You know, it wasn't even anything big that was causing all the stress and guilt and grief. Just a bunch of tiny things that kept building and building until I just thought I had it all wrong. I did have it all wrong...just not in the sense that I believed at the time.
So then. I totally right now just giggled thinking about it.
So then came last Sunday. The first day our kinders moved upstairs with the rest of the crew. These little guys had been waiting for this day all summer long. This was their FIRST BIG day upstairs in the K-4 ministry.
Because let me tell you, it is COOL to be upstairs. We have a LOT going on that those kids LOVE. Our church puts in the extra effort to not only make these kids want to come back but to teach them and equip them to love and share Jesus. This ministry is awesome and is most definitely changing lives. I was the only dud, right?
So not only were the kinders coming up, extra responsibilities were heaped on me and we were short-handed.
Not only that but our church was flooded with new people this past Sunday. Between the kinders and new families, we had a lot of new faces upstairs.
Not only that but we had problem after problem. Nothing big. Just little *oh no's* with quick fixes...but it seemed like there were a lot of them and I was the fixer.
I kind of just went "I don't got this. God, you gotta get this."
And guess what. He did.
I was a sweaty, worn-out mess by the end of service. But I was smiling...on the outside AND inside. It worked! It happened! It didn't go as I planned but it did go as *planned*.
And then. :)
We got home and I jumped into the curriculum editing that I had been putting off all month....because I didn't have time, I didn't know what to do, I didn't want to do it...blah, blah, blah.
I jumped into it and said "you know what, I totally don't got this either. God, you gotta get it!"
In just a couple hours, it was done. I didn't have the problems I had before. It came together the way it needed to. It was DONE.
And then. :)
I went to church on Monday to prepare for next Sunday.

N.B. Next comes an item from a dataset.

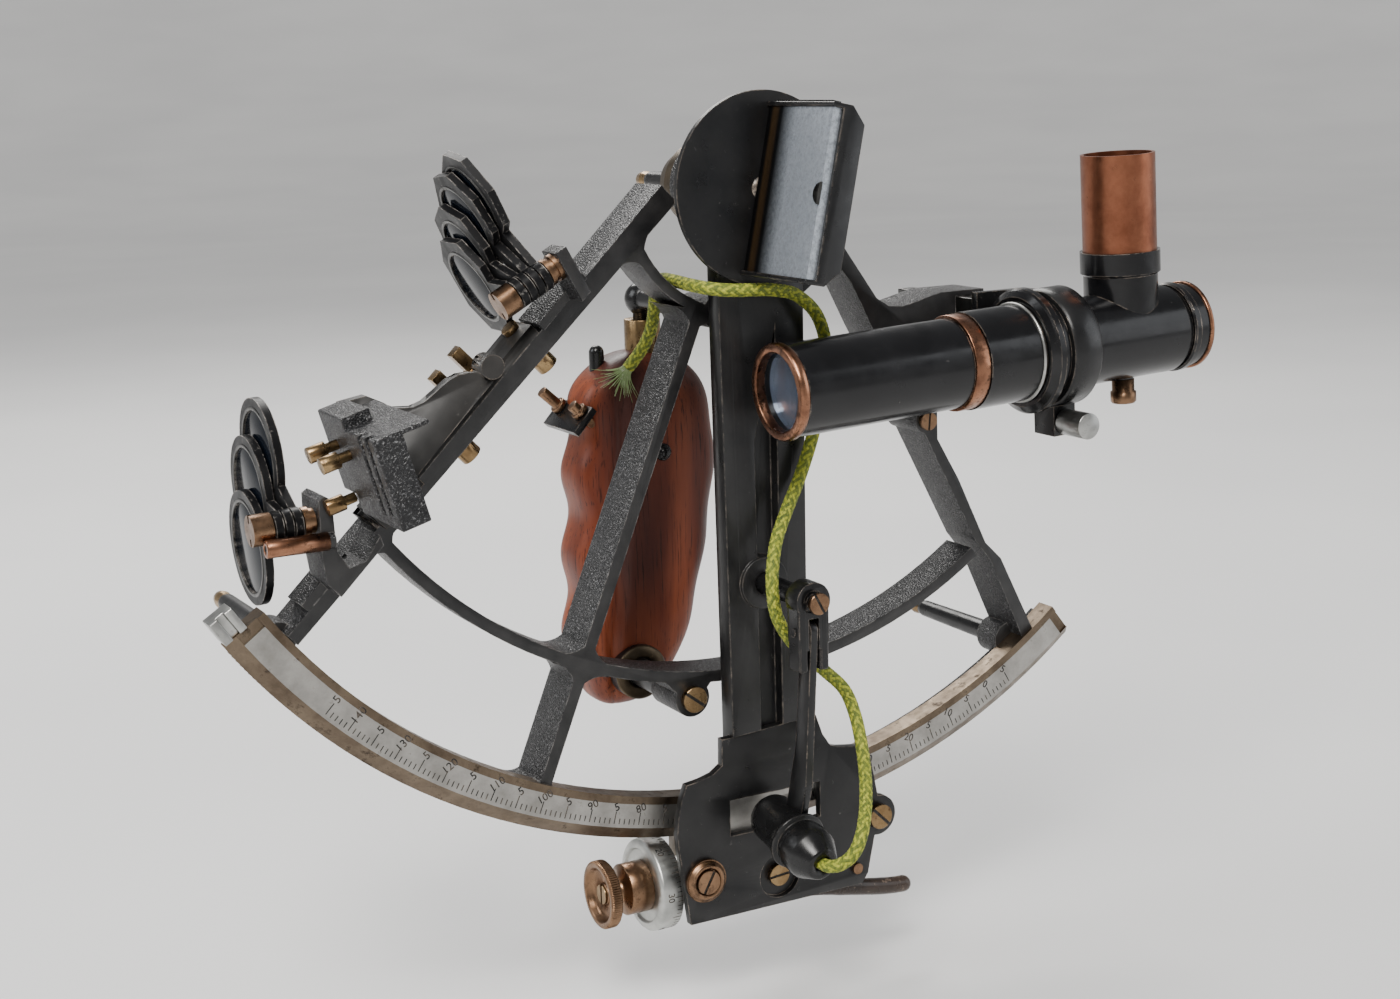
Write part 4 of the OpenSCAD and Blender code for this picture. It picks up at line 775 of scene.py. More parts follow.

It was just a matter of putting things in the right boxes and getting those boxes in the rooms. BUT there was also this looming issue that I had been putting off. I needed to prepare the slides for our large group...on a Mac which I had never used before...with a program I knew nothing about. I had played with it a couple times, but it never worked out that I actually have a chance to learn how to do it. It was a big stressful lump in my throat that I had just been swallowing down again and again.
I realized this past Sunday that it wasn't going to prepare itself and this definitely fell under my responsibilities.

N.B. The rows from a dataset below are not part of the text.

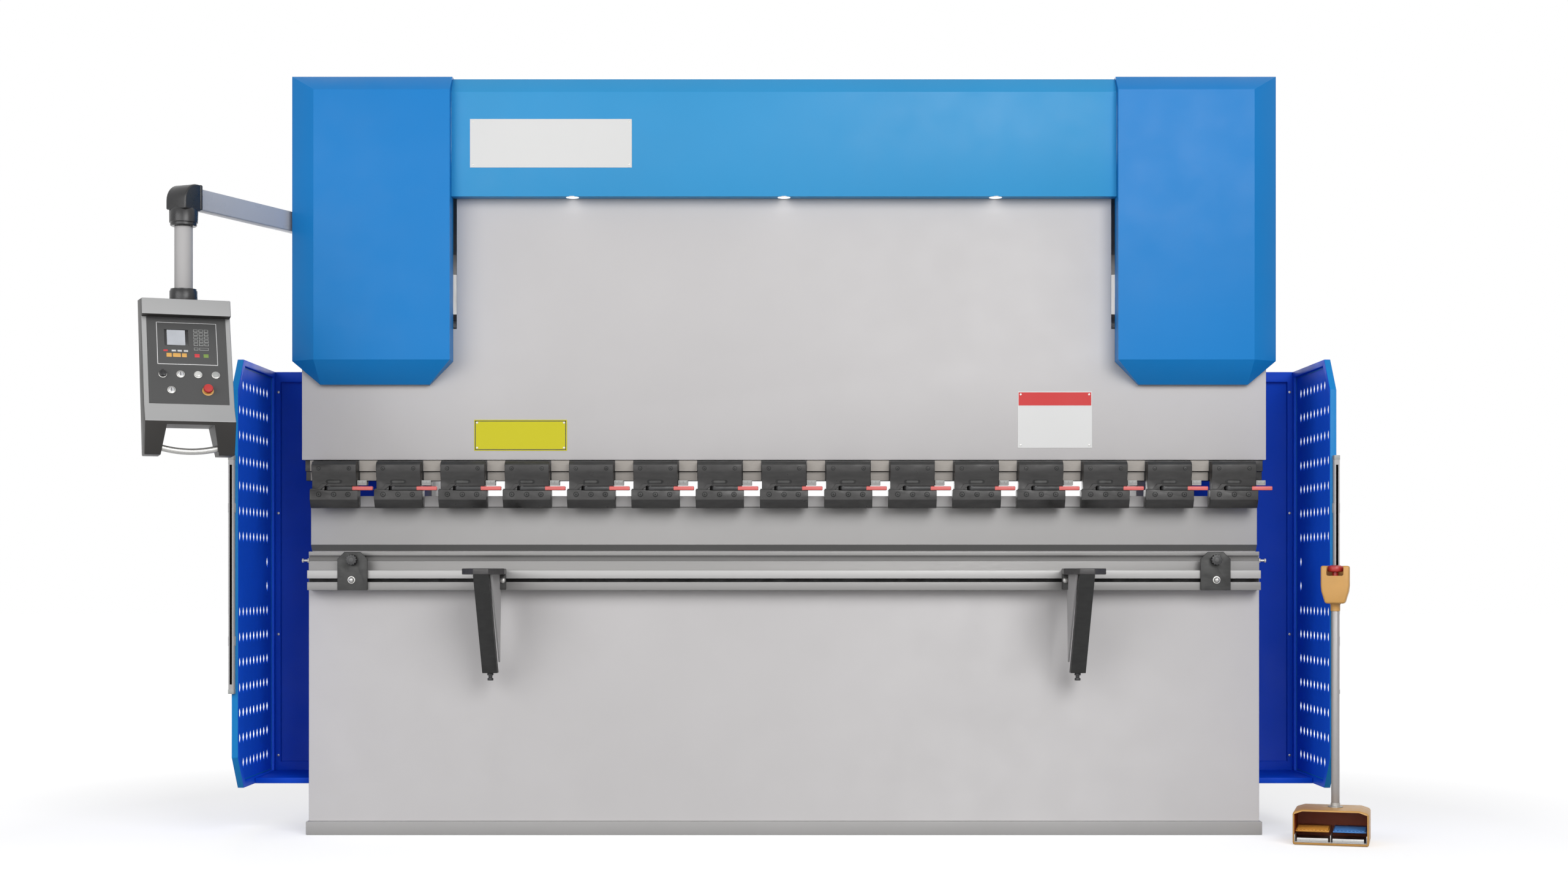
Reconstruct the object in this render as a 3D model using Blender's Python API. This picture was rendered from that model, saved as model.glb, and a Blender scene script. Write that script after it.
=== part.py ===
"""Hydraulic press brake with torsion bar, swing-arm control, side guards and foot switch.

Metres, +Z up, origin on the floor under the middle of the bed. +X runs along the bed to the
operator's right and +Y runs from the operator towards the back of the machine.
"""
import math

import bmesh
import bpy
from mathutils import Matrix, Vector

# ---- clearances and sheet
GAP = 0.0003
SLIDE_GAP = 0.0004
SHEET = 0.0025

# ---- bed
BED_LENGTH = 3.200
TABLE_TOP = 1.1405
BED_THICKNESS = 0.080
BED_FACE = -0.007
APRON_FACE = -0.040
APRON_TOP = 0.9525
FOOT_HEIGHT = 0.045
FOOT_FACE = -0.055

# ---- side frames
FRAME_INSET = 0.318
FRAME_THICKNESS = 0.040
FRAME_FRONT = 0.100
FRAME_DEPTH = 1.100
THROAT_DEPTH = 0.430
THROAT_LOW = 1.020
THROAT_HIGH = 1.530
THROAT_BEVEL = 0.070

# ---- ram and its stroke
RAM_OVERHANG = 0.020
RAM_THICKNESS = 0.080
RAM_FACE = -0.055
RAM_CLEARANCE = 0.1195
RAM_SHOULDER = 0.5595
RAM_HEIGHT = 1.060
STROKE = 0.120
GUIDE_WIDTH = 0.100
GUIDE_LENGTH = 0.360

# ---- clamp row
CLAMP_COUNT = 15
CLAMP_END_MARGIN = 0.095
CAP_WIDTH = 0.148
JAW_WIDTH = 0.161
CLAMP_FACE = -0.095
CLAMP_BACK = -0.045
LEVER_HEIGHT = 0.0135
LEVER_REACH = 0.129
LEVER_PIVOT = -0.017
LEVER_RISE = 0.0231

# ---- cylinders
CYLINDER_RADIUS = 0.100
CYLINDER_LENGTH = 0.490
CYLINDER_Y = -0.022
ROD_RADIUS = 0.045
PISTON_RADIUS = 0.070
PISTON_HEIGHT = 0.060

# ---- covers
TOP = 2.543
COVER_WIDTH = 0.537
COVER_HEIGHT = 1.032
COVER_CLEARANCE = 0.013
COVER_CHAMFER = 0.060
COVER_SIDE_DEPTH = 0.095
COVER_TOP_DEPTH = 0.300
BEAM_COVER_FACE = -0.105
BEAM_COVER_HEIGHT = 0.406

# ---- torsion bar
TORSION_Y = 0.330
TORSION_RISE = 0.610
TORSION_RADIUS = 0.045
CRANK_LENGTH = 0.220
CRANK_THICKNESS = 0.022
CRANK_INSET = 0.205
PIN_RADIUS = 0.012
LINK_THICKNESS = 0.025
LINK_LENGTH = 0.270

# ---- front rail and supports
RAIL_INSET = 0.0075
RAIL_DEPTH = 0.060
RAIL_HEAD_DEPTH = 0.035
RAIL_TOP = 0.952
RAIL_HEIGHT = 0.129
BRACKET_WIDTH = 0.100
BRACKET_INSET = 0.160
KNOB_RADIUS = 0.019
ARM_INSET = 0.624
ARM_REACH = 0.270
ARM_WIDTH = 0.138
ARM_TAPER = 0.020
CHANNEL_WIDTH = 0.050

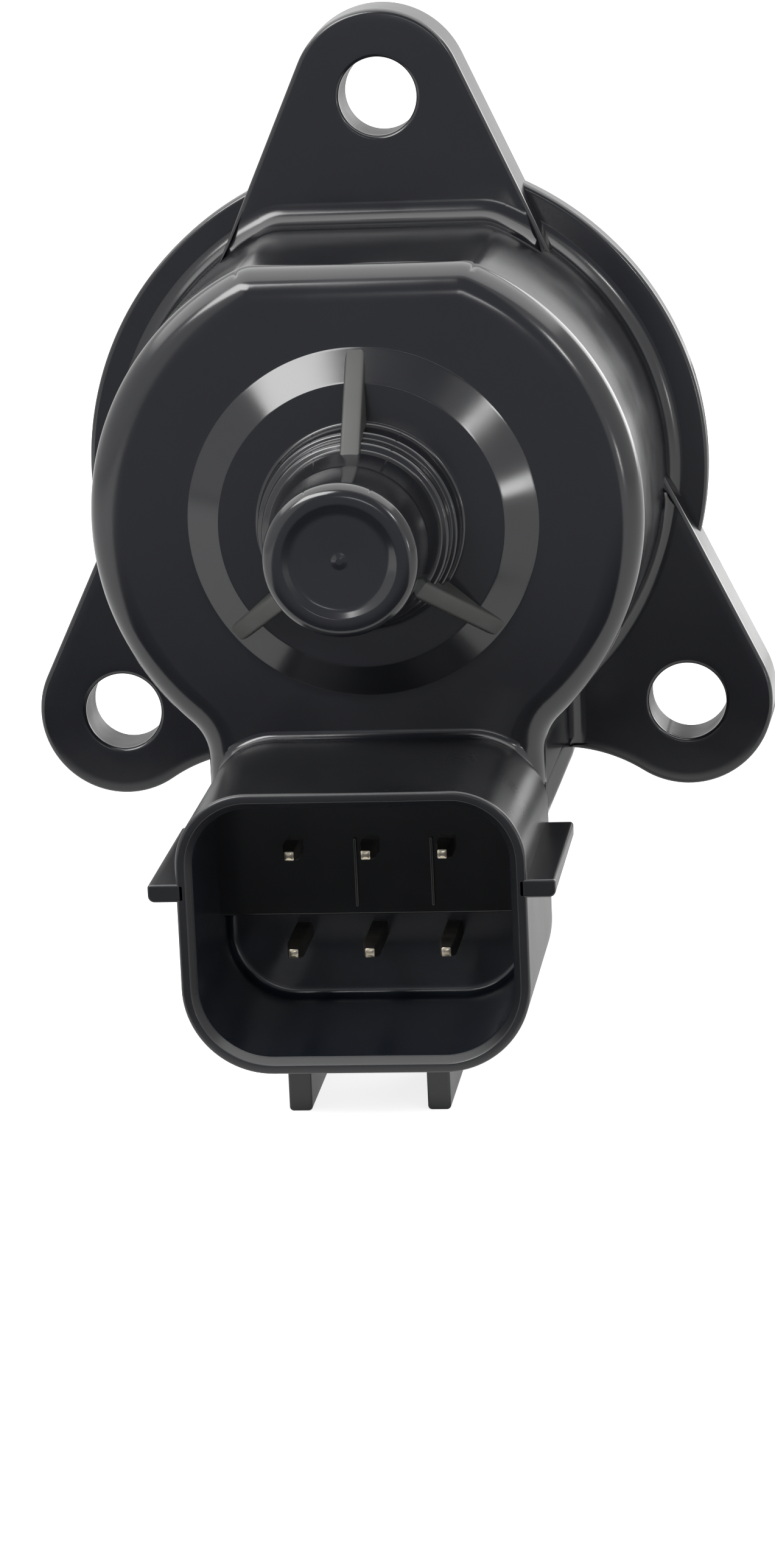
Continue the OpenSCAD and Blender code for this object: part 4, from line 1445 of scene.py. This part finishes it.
NODE_FINISHES = {
    "rear_bush": Finishes.SINTERED_BRONZE, "guide_bush": Finishes.SINTERED_BRONZE,
    "rear_cup": Finishes.ZINC_STEEL, "front_cup": Finishes.ZINC_STEEL,
    "rear_pole_plate": Finishes.ZINC_STEEL, "front_pole_plate": Finishes.ZINC_STEEL,
    "rear_bobbin": Finishes.NATURAL_NYLON, "front_bobbin": Finishes.NATURAL_NYLON,
    "rear_winding": Finishes.ENAMELLED_COPPER, "front_winding": Finishes.ENAMELLED_COPPER,
    "end_cap": Finishes.MOULDED_PBT, "o_ring": Finishes.OILED_NITRILE,
    "bearing_outer_race": Finishes.GROUND_STEEL, "bearing_inner_race": Finishes.GROUND_STEEL,
    "bearing_balls": Finishes.GROUND_STEEL, "bearing_cage": Finishes.PRESSED_BRASS,
    "rotor_hub": Finishes.NATURAL_NYLON, "rotor_magnet": Finishes.GROUND_FERRITE,
    "lead_screw": Finishes.ROLLED_STEEL, "pintle": Finishes.MOULDED_PPS, "spring": Finishes.DRAWN_WIRE,
    "housing": Finishes.POLISHED_PBT, **{f"terminal_{i}": Finishes.TINNED_BRONZE for i in range(1, 7)},
}


def dress_nodes(finishes: Finishes) -> None:
    """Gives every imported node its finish.

    Args:
        finishes: the shared finishes.
    """
    for name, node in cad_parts.items():
        node.data.materials.clear()
        node.data.materials.append(finishes.of(NODE_FINISHES[name]))


def main() -> None:
    """Builds the studio, the cover, the connector and the valve end, in that order."""
    logging.basicConfig(level=logging.INFO, format="%(name)s: %(message)s")
    Studio().build()
    finishes = Finishes()
    dress_nodes(finishes)
    for piece in CoverMoulding().dress(finishes) + ConnectorShell().dress(finishes):
        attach(piece, "cover")
        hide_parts("housing")
    for node, piece in Terminal().dress(finishes).items():
        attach(piece, "cover")
        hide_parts(node)
    valve = ValveEnd()
    for name, part, finish, node, body, slot in (
            ("spigot_cap", valve.cap(), Finishes.MOULDED_PBT, "end_cap", "cover", "cap_plastic"),
            ("spigot_seal", valve.seal(), Finishes.OILED_NITRILE, "o_ring", "cover", "seal_rubber"),
            ("pintle_head", valve.head(), Finishes.MOULDED_PPS, "pintle", "valve", "pintle_plastic"),
            ("threaded_screw", valve.screw(), Finishes.ROLLED_STEEL, "lead_screw", "valve", "screw_steel")):
        piece = make_piece(name, [part], [finishes.of(finish)])
        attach(piece, body)
        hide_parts(node)
    coil = make_piece("return_spring", [valve.coil()], [finishes.of(Finishes.DRAWN_WIRE)])
    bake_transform(coil)
    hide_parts("spring")


if __name__ == "__main__":
    main()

So I said again "I don't got this but I know who does."
I can happily say that the Mac and it's indimidating program has been conquered. The kids will have fabulous slides to go along with the bible story. I even played around a little and made a memory verse slide from scratch.
I floated out of the church on a cloud. My whole day was bright and shiny because of that accomplishment. And I've thought about it all week long.
Yeah, I finally saw this weekend that I can't do this ministry on my own and that's the point. It isn't about me. Yes, I was called. Yes, this is my thing.
BUT what I failed to keep in mind is that I'm not the one who is actually doing this thing. God is doing this thing THROUGH me. He is doing His work THROUGH me. He is reaching these children THROUGH me.
This morning I realized something else. If I say "I got this" and do it on my own, it isn't God's work. It's mine. And my work is imperfect and selfish and not at all what I was called to do. I was not called to do this amazing thing and reach all these children. I was called so God could do this amazing thing and reach all these children.
It doesn't mean I get to sit back and relax. And it doesn't mean things won't go wrong again. I am imperfect. I will make mistakes. There will be times in this ministry when I fail. That is a guarantee.
But lessson learned!! When I hear the voice that says "I got this", I know this for sure this time around.....it isn't me talking.
Because I don't got this and thank God.